Vidrala is to invest in new furnaces at Encirc
Spanish glass manufacturer Vidrala bought Encirc for EUR 408 million in 2015. Encirc is based at two sites: Derrylin, which employs 440 staff and Cheshire, which employs 800 staff and houses the largest integrated bonded warehouse in Europe.
The Encirc brand was created in 2014 following the appointment of a share receiver to the Quinn group of businesses in 2011. Within the re-brand, Encirc Managing Director Adrian Curry and his team of directors established the Encirc 360 sustainability model – whereby the company produces 2.7 billion bottles per year between Derrylin and Cheshire; fills bottles with up to 200 million litres of wine, beer or soft drink; and takes care of warehousing and logistics.
The 360 model is “the only one of its kind in the world” and it makes Encirc more sustainable, which is of great importance when attracting customers.
Encirc made a pre-tax profit of GBP 33 million last year; a 17% increase from 2015. In order to sustain that performance, it “has to invest heavily to stay at the forefront in terms of technology, quality and service.”
Vidrala has agreed to invest GBP 50 million over the next four years in upgrading the plant and rebuilding the furnaces to accept natural gas which will be piped to Derrylin through the Gas to the West initiative.
“When Vidrala bought us they were very clear they wanted to keep the Encirc business as it was; same branding, same management team etc.

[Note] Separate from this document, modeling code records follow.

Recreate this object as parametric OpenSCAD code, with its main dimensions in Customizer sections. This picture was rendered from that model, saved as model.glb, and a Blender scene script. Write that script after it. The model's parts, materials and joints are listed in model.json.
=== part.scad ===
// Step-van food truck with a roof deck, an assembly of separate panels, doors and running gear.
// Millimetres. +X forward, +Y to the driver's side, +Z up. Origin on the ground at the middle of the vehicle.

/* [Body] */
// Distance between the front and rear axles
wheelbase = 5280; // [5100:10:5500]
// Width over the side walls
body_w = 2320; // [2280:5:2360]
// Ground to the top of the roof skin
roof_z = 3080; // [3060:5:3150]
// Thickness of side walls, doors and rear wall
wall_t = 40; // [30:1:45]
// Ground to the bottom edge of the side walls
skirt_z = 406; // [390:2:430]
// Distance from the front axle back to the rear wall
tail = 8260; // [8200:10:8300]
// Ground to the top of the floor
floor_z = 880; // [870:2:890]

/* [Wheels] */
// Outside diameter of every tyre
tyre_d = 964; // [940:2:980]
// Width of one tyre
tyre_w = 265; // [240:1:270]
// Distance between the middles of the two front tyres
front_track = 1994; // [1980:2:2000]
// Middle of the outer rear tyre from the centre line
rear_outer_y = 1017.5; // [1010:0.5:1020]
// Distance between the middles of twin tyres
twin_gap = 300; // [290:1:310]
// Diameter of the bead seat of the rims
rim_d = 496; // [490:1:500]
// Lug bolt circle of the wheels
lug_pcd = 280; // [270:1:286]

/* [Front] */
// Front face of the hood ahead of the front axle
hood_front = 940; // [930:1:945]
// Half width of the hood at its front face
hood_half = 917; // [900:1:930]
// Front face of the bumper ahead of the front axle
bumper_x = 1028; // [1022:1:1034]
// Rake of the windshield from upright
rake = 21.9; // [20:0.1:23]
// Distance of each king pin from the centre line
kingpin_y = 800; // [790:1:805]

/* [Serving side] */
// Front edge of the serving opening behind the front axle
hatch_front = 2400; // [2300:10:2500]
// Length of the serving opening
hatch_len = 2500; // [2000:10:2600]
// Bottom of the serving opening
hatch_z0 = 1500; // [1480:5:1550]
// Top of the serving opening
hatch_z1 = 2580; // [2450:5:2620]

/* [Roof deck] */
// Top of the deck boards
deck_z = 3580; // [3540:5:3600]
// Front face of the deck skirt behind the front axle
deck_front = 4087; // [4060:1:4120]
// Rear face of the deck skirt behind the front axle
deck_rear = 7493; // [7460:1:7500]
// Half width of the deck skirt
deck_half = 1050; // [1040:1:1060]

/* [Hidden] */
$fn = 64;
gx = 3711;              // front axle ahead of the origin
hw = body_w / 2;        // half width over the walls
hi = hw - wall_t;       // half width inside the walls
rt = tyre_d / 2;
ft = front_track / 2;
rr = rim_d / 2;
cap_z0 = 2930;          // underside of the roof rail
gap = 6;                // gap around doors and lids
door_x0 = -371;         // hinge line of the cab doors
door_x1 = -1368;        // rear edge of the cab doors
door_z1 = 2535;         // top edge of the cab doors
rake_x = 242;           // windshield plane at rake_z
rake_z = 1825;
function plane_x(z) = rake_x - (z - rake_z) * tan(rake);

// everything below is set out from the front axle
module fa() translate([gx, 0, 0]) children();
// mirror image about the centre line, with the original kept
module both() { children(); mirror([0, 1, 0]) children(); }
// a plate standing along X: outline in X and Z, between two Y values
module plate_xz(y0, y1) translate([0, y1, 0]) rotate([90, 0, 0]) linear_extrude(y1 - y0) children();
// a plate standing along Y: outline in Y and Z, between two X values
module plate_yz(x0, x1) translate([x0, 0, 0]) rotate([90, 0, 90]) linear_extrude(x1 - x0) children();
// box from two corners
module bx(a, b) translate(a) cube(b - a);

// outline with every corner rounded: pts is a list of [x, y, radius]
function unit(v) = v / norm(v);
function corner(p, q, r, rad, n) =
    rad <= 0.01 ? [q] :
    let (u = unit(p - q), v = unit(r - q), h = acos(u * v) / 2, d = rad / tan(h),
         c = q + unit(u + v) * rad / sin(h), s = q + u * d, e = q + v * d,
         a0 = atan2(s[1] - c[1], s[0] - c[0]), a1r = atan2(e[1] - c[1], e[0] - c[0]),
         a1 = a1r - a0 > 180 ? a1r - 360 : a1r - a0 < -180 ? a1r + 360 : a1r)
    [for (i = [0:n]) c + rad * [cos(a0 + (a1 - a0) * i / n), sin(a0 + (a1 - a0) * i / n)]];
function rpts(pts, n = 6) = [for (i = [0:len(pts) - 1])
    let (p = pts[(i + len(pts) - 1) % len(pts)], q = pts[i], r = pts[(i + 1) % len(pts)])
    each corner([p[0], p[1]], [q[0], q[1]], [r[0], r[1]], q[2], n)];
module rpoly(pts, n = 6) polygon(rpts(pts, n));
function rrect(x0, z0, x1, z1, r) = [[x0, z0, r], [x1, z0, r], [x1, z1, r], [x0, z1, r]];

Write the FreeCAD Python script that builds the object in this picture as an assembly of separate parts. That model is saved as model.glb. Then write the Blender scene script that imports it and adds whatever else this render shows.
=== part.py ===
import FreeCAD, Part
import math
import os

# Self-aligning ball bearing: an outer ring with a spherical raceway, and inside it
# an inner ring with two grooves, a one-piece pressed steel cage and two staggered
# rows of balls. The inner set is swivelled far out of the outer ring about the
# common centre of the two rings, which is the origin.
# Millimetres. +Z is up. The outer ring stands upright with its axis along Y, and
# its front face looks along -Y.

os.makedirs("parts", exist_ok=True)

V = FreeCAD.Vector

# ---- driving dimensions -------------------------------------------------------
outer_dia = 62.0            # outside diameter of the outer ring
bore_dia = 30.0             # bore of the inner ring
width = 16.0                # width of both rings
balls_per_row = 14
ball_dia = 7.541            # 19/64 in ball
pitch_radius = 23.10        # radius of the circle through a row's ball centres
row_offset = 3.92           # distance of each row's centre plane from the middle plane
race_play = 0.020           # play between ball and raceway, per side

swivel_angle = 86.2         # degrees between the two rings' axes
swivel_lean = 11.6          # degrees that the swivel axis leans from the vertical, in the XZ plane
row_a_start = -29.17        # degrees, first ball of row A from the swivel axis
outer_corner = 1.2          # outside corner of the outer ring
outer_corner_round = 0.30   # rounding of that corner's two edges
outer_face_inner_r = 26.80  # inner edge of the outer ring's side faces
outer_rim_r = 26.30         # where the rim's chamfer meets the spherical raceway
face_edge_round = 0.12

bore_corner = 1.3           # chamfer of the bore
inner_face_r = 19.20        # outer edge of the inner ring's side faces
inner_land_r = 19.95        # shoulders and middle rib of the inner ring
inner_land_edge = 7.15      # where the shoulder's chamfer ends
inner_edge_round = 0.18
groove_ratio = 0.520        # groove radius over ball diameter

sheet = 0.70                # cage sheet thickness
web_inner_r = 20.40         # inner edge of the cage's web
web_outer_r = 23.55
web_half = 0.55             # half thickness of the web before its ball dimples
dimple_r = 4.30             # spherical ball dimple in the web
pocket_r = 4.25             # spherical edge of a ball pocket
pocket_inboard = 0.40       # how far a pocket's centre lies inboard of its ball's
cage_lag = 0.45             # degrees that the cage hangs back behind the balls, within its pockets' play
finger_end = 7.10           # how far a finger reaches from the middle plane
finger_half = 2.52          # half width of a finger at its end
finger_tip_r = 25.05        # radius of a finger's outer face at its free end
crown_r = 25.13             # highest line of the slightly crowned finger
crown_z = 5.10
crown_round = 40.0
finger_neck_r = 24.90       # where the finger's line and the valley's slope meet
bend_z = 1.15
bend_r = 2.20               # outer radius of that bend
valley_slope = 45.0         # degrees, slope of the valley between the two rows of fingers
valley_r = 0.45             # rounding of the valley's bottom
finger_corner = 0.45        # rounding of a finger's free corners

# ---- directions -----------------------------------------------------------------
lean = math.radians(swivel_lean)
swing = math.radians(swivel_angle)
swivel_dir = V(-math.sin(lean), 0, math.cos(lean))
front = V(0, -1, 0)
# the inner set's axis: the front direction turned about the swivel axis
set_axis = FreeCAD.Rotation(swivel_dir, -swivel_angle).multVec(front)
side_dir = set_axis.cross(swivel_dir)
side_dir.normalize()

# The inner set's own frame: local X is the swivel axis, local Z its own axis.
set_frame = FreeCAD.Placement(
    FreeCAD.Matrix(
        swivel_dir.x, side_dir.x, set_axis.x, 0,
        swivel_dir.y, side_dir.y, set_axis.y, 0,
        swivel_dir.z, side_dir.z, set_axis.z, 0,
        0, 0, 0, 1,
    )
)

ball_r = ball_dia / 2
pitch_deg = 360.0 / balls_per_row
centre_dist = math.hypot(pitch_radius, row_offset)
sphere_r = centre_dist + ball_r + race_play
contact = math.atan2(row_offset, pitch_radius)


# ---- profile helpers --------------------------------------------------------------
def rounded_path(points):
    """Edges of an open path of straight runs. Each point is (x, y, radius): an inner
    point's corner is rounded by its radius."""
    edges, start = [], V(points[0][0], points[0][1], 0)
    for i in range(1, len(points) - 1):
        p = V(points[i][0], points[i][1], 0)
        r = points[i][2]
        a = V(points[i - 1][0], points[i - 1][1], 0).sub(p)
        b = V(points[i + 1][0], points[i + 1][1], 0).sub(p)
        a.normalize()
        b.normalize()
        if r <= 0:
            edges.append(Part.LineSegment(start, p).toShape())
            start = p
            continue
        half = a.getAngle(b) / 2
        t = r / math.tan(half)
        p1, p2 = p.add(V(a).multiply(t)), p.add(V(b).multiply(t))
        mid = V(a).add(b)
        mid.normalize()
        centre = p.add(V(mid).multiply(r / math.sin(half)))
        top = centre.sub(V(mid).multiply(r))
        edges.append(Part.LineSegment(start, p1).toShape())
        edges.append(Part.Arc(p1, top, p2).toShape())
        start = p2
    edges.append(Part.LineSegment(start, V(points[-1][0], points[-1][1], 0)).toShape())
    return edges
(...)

Over the two-and-a-half years we have learned a lot from each other and during that time we’ve become very strong,” said Curry, adding: “Vidrala have a lot of investments across the group so we have to demonstrate that we are the best return on capital.”
Encirc was part of the initial Gas to the West discussions with the then Enterprise Minister Arlene Foster and the gas providers. The GBP 250 million project, with a contribution of up to GBP 32 million from the Northern Ireland Executive, will see the construction of approximately 200km of pipeline linking Coalisland, Cookstown, Derrylin, Dungannon, Enniskillen, Magherafelt, Omagh and Strabane to the existing gas network.

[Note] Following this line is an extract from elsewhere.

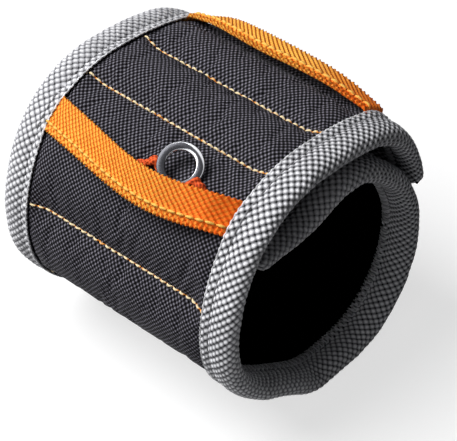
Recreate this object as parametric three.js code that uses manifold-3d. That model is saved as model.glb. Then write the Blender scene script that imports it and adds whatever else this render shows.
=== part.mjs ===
// Magnetic wristband: a padded fabric band, wound once round the wrist and past its own start.
// The band is modelled closed and lying on its side, its axis along Y, the near edge towards -Y.
// Every piece is placed along one wound centre line by a distance s, an offset n (outwards) and y.
import * as THREE from 'three';
import { mergeVertices } from 'three/addons/utils/BufferGeometryUtils.js';
import Module from 'manifold-3d';

const wasm = await Module();
wasm.setup();

// Driving dimensions, in millimetres
const bandWidth = 90;
const cuffRadius = 44;
const clearance = 0.3;
const overrun = 5;

// Layers of the band
const liningThickness = 0.8;
const skinThickness = 0.9;
const foamAtEdge = 1.7;
const panelCrown = 1.5;
const crownRunIn = 7;
const bindingThickness = 0.8;
const bindingLap = 10.5;
const bindingRound = 1.6;
const floorTrim = 0.25;

// Closure flap and inner flap
const flapThinDepth = 1.9;
const flapThinLength = 8;
const flapThickAt = 32;
const patchThickness = 0.8;
const hookLength = 40;
const hookWidth = 60;
const tuckThinLength = 12;
const tuckThickAt = 40;

// Magnets
const magnetDiameter = 12;
const magnetThickness = 1.6;
const magnetsPerRow = 3;
const magnetSeat = 0.45;

// Straps, keeper and split ring
const strapWidth = 10.5;
const strapThickness = 1.2;
const frontStrapSag = 3.9;
const frontStrapLift = 6.3;
const rearStrapLift = 3.4;
const keeperWidth = 2;
const keeperThickness = 1;
const keeperNearEnd = 26;
const keeperFarEnd = 1;
const keeperLift = 2.4;
const keeperWeave = 1.9;
const ringOuterDiameter = 13.4;
const ringWireWidth = 2.25;
const ringThickness = 1.6;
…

“Bringing gas in will help environmentally, it will help with our emissions and it also takes three large road tankers [of oil] off the road per day. But it means we will produce less glass because oil is more efficient at melting glass,” said Mr. Curry. “The complication is that we have to design our furnaces differently. We’ve worked very closely with Arlene Foster and her team a number of years ago and more recently with the gas providers to get to a point where everyone is certain this is going to happen because it does influence heavily on the decisions we make,” he added.

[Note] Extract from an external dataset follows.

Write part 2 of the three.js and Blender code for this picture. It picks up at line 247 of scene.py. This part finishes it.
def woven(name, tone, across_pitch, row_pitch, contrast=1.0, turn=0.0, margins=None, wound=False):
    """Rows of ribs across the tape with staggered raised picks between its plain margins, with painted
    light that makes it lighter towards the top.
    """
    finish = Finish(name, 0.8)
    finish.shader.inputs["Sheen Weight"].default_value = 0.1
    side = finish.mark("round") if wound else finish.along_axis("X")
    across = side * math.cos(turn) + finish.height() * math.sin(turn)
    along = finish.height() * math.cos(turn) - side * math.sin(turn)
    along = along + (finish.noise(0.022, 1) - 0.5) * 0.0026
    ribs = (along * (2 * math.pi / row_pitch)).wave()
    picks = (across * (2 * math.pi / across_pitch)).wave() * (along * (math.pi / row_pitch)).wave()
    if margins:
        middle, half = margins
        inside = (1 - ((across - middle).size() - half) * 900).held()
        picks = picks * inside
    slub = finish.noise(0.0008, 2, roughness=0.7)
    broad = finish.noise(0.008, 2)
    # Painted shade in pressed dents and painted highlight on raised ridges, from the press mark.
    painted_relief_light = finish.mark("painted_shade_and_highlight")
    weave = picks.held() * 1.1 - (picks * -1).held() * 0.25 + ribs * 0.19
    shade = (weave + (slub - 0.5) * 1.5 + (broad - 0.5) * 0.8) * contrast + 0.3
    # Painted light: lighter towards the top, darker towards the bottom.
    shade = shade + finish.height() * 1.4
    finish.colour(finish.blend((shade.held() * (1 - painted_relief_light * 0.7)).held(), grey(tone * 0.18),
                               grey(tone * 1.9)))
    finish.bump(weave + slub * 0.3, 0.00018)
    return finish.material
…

The first furnace rebuild will take place in 2019 and the second in 2021.
Outlining the Encirc 360 sustainability model in more detail, Mr Curry said: “We make bottles in Derrylin that are transported to the plant in Cheshire for filling. We ship wine, beer and soft drinks in bulk from all over the world for filling in Cheshire so we are not shipping glass from all over the world and we can maximise the weight on the container. As it comes in we fill it, we store 260,000 pallets on site and distribute directly to the retailers.
Customers include Baileys, Guinness, Jameson, Bushmills, Britvic, Heineken, C&C, McGuigan wines and Gallo wines (formerly known as Ernest and Julio Gallo).